With an aim to bring fiscal discipline, President Obama formed National Commission on Fiscal Responsibility and Reform back in 2010. Erskine Bowles and Alan Simpson were chosen to co-chair this commission. The Commission, informally dubbed as Bowles-Simpson, suggested hosts of measures in that December—which, if implemented, would have helped the federal government shrink its deficit significantly over the course of a decade.
While Bowles and Simpson suggestions received tremendous support within the commission with over 60% (11 out of 18) approving the measures, congressional leaders from both sides also backed these recommendations. However, the report failed to muster 14-vote threshold, a prerequisite to advance in Congress.
Now after more than two years, while congressional leaders continue to wrangle over the issue of how the nation’s fiscal imbalance can be rectified so that $1.2 trillion sequester, which threatens to dent the recovering but still vulnerable economy, is averted, Erskine Bowles and Alan Simpson, who are well versed with this matter, have offered a fresh framework on spending cuts and tax hikes.
According to Bowles-Simpson’s new framework, (should lawmakers implement these new suggestions at this moment) the federal government will be able to shrink the deficit by $2.4 trillion over the course of next ten years. However, what is more striking aspect of these new recommendations is that nation’s debt/GDP ratio will fall to 70% by 2022.
Where will be the cuts and from where revenue will be added?

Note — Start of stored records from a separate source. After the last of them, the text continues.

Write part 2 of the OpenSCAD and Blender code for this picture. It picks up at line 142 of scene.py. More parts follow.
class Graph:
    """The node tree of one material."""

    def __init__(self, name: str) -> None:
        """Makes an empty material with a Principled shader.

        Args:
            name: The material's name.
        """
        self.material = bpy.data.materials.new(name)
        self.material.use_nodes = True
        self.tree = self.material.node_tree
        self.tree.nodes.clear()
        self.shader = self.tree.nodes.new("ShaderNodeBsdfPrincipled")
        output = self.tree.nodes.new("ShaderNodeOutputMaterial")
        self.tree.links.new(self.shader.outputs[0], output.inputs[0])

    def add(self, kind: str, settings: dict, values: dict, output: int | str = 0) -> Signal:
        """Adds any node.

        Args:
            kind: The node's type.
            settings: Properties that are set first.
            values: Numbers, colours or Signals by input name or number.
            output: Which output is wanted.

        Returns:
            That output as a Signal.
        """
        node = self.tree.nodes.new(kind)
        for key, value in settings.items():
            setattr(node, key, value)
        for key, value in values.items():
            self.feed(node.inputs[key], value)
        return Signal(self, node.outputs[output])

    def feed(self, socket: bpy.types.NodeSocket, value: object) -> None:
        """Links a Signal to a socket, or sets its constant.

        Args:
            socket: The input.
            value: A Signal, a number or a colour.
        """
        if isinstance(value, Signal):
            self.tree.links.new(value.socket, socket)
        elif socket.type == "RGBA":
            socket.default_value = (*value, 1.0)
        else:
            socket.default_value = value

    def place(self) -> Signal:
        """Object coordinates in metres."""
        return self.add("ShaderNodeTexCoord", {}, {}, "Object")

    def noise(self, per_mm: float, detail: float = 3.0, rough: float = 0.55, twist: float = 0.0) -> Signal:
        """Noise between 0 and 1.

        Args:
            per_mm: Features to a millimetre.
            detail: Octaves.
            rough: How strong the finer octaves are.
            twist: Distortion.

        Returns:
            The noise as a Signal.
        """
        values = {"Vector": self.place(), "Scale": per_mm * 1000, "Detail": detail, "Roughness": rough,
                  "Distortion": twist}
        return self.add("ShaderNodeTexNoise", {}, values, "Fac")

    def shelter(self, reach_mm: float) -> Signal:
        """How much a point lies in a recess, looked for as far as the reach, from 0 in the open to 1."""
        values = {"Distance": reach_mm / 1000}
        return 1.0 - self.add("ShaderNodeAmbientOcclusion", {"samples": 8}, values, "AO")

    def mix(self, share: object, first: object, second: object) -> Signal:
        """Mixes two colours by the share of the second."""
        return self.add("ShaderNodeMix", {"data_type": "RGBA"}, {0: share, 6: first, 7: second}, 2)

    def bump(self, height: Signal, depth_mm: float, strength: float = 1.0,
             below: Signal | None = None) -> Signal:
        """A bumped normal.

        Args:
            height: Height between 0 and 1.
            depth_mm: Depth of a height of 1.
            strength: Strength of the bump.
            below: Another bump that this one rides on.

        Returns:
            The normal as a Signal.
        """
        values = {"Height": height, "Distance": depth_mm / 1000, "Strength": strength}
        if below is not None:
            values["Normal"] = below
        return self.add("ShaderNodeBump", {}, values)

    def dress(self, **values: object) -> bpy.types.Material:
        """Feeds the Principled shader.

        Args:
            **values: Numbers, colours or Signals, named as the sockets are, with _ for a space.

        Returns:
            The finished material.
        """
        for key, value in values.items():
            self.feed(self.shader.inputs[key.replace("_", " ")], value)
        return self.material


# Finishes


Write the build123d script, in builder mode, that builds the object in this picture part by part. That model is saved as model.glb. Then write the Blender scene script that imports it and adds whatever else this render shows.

According to Bowles-Simpson’s new framework, nearly 50% of the $2.4 trillion savings would come from a mixture of mandatory spending cuts, flexibility over raising caps and implementing the chained CPI for inflation-indexed stipulations of the budget. The health care reform is expected to bring another quarter of total savings and last but not the least, the remaining $600 billion would come from additional revenue from taxes, provided current “complicated ,confusing, costly ,antigrowth and anti competition” tax laws are reformed.
Meanwhile, Credit Suisse in a report last month said that sequester to knock down half a percentage point from the GDP growth.
As the White House and congressional Republicans continue to fire acerbic remarks over each other, federal agencies and Wall Street investors have started to brace up for the sequester to come into effect from March 1.
Although “an eleventh hour deal is possible” according to Credit Suisse economist Neal Soss, there was a very little glimmer hope that lawmakers in Washington will succeed in averting the automatic budget cuts, he added in a research report.
With no less than 10 ten days remaining before the dreaded spending, furloughs, layoffs come into effect, market participants have started to calculate to what an extent will sequester hurt the U.S. economy.
Once a sequester come into effect, the federal government will be forced to slash $85 billion from its budget outlay over the next 7 months of 2013 and $1.2 trillion over the course of next decade. The spending cuts will impact both defense and government agencies, equally, and only few federal backed programs such as social security and military pay come under exemptions.
In the scenario, Soss believes that nearly half a percentage point of GDP growth will be knocked down. That means; in the year 2013, the U.S.’s GDP will grow by meager 1.5% against the original estimation of 2%.
Certainly, the 1.5% GDP growth rate will not be good enough to lower the unemployment rate. According to CNBC, many economists are fearing that nearly half a million jobs will lost in case sequester isn’t averted and the unemployment rate would increase further by 0.25 to 0.30 percentage points—which translates into an unemployment rate of over 8%, too high for a nation which is just showing signs of economic recovery.
Similarly, The St. Louis based forecasting firm, Macroeconomic Advisers , estimates the end of the year unemployment at 7.9 percent against of its original forecast of 7.6 percent because of the sequester, according to CNBC.